クレーン関連分野では、国立大学法人豊橋技術科学大学と、クローラクレーンに関する両者の知識、経験及び人的資源、物的資源を相互に活用した研究の推進、研究成果の社会活用促進、高度な人材の育成を目的として、包括連携協定を2019年2月5日に締結しており、2019年4月1日に豊橋技術科学大学に「コベルコ建機次世代クレーン共同研究講座」を開設しました。
なお、当連結会計年度における研究開発費は、69億円であります。
[その他]
(株)コベルコ科研では、エネルギー、自動車、エレクトロニクス、土木・建築、環境など広範囲にわたる分析・試験技術を蓄積するとともに、高度で先端的な評価・解析技術の開発を進めています。さらに、液晶テレビなどのフラットパネルディスプレイ用の配線に用いられる薄膜用のターゲット材料や半導体等の検査装置の開発に取り組んでいます。
近年発達著しいAI(Artificial Intelligence)、MI(Materials Informatics)、ビッグデータを用いた解析等の研究開発、自動車分野におけるモータ・インバータや電池などの駆動電子部品に関する研究開発を効果的・効率的に進めるために、分散していた計算科学に関する技術と人材、EVモーター、自動車用電子部品、二次電池に関する技術、人材を集約し、「計算科学センター(Computational Science Department)」と「EV・電池プロジェクト室」を新設しました。両室においては、構造解析、熱流体等の分野での機械学習を活用したCAEのメニュー開発、EV用高容量電池の電池試作や分析技術、CAE、安全性試験の複合解析評価技術開発等の市場に即したメニュー開発に取り組んでおります。
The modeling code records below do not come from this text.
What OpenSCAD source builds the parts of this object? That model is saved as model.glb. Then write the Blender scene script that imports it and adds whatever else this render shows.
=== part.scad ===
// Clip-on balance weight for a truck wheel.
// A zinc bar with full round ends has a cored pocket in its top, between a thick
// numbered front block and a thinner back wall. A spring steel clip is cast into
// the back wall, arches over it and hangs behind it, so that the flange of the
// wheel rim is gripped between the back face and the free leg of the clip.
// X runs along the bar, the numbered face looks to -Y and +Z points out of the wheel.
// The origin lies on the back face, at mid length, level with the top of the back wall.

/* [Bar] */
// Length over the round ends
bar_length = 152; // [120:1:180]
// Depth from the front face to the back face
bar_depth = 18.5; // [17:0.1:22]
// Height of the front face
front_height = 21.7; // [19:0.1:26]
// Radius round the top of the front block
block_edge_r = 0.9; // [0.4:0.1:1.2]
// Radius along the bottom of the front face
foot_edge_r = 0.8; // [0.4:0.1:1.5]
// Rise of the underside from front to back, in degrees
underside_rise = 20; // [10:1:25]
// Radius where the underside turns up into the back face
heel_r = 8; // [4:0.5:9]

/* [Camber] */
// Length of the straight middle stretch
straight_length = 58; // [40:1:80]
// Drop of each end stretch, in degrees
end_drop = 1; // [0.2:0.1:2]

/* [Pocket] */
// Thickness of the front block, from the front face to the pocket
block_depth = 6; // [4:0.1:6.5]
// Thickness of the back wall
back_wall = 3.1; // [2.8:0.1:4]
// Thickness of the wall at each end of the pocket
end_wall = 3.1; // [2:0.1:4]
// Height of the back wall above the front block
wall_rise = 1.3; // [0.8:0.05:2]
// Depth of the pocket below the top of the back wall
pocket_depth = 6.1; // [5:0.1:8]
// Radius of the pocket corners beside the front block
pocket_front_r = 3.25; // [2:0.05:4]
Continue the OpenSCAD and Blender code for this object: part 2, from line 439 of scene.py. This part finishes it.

また、「パルス渦流法を用いた非破壊検査技術」が、国土交通省の公共工事等における新技術活用システム「NETIS-VE」に登録され、併せて「活用促進技術」に指定されました。この技術は主に、土砂・アスファルト・コンクリート等に埋設された道路附属物(照明柱、標識柱等)の地際部腐食を掘削することなく測定できる技術で、現状の掘削後に4か所の板厚測定をする技術に対し、測定時間の大幅な短縮が可能となります。
なお、当連結会計年度における研究開発費は、9億円であります。